David Miller <davem@...emloft.net> writes:

> From: ebiederm@...ssion.com (Eric W. Biederman)
> Date: Tue, 18 Mar 2014 10:47:36 -0700
>
>> Most of the destructors today are fine (which doubly makes the warning
>> confusing).
>
> Not true by my estimation.  We absolutely do not want socket state being
> modified from hardware interrupts, and that's the most common destructor,
> releasing socket memory.

I definitely was not and am not suggesting that we change this.

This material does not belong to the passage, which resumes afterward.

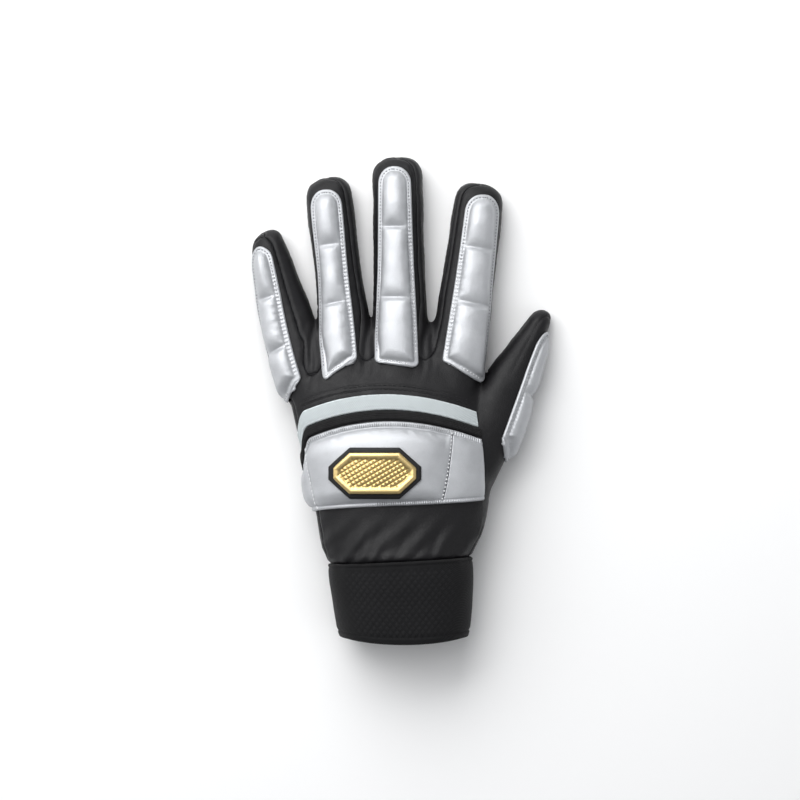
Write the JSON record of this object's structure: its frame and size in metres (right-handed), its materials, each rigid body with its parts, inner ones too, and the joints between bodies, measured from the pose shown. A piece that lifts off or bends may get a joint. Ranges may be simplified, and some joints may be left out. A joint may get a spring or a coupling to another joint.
{
  "type": "baseball sliding glove",
  "caption": "Left-hand sports glove with padded finger guards, a padded knuckle guard with a raised badge, elastic bands over the knuckles and a wide knitted cuff.",
  "frame": {"origin": "under the middle of the glove's box, on the surface that it lies on, palm down", "axes": "+Z out of the back of the hand, +Y from the cuff to the fingertips, +X to the thumb's side"},
  "size_m": [0.1456, 0.2406, 0.0474],
  "materials": {
    "leather_black": "fine grained, satin",
    "leather_side": "fine grained, matt",
    "pad_silver": "silver coated, satin",
    "band_grey": "smooth matt tape",
    "elastic_black": "ribbed elastic",
    "cuff_knit": "knitted elastic",
    "badge_black": "smooth, satin",
    "badge_gold": "gold, satin"
  },
  "bodies": {
    "root": {"palm_panel": "leather_black", "back_panel": "leather_black", "thumb_back": "leather_black", "thumb_side": "leather_black", "fourchette_pinky_ring": "leather_side", "fourchette_ring_middle": "leather_side", "fourchette_middle_index": "leather_side", "pinky_pad": "pad_silver", "ring_pad": "pad_silver", "middle_pad": "pad_silver", "index_pad": "pad_silver", "thumb_pad": "pad_silver", "knuckle_guard": "pad_silver", "guard_tab": "pad_silver", "knuckle_band": "band_grey", "flex_band": "elastic_black", "cuff": "cuff_knit", "badge_backing": "badge_black", "badge_plate": "badge_gold"}
  },
  "joints": []
}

I was just pointing out the difference between hard irq and soft irq
state for code is very slight, and I do not see anything that stands out
as hard irq unsafe.


Here is what I see when I read the destructors:

sock_rmem_free 
    is an antomic operation which is safe in all contexts.

sock_wfree
    appears safe in hard irq contect assuming the comment about
    of sk_free being safe in hard irq context is correct.

sock_rfree
    except for changing sk_foward_alloc without any kind of
    apparent serialization in sk_mem_uncharge appears safe.

sock_edemux 
    This just calls sock_put and inet_twsk_put
    sock_put just calls sk_put (which is documented as hard irq safe)
    Nothing in inet_twsk_put appears unsafe in hard irq context.

There are other destructors out there that definitely do things such
as call local_bh_disable that are unambiguously unsafe in hard irq
context but I had to look hard to find them.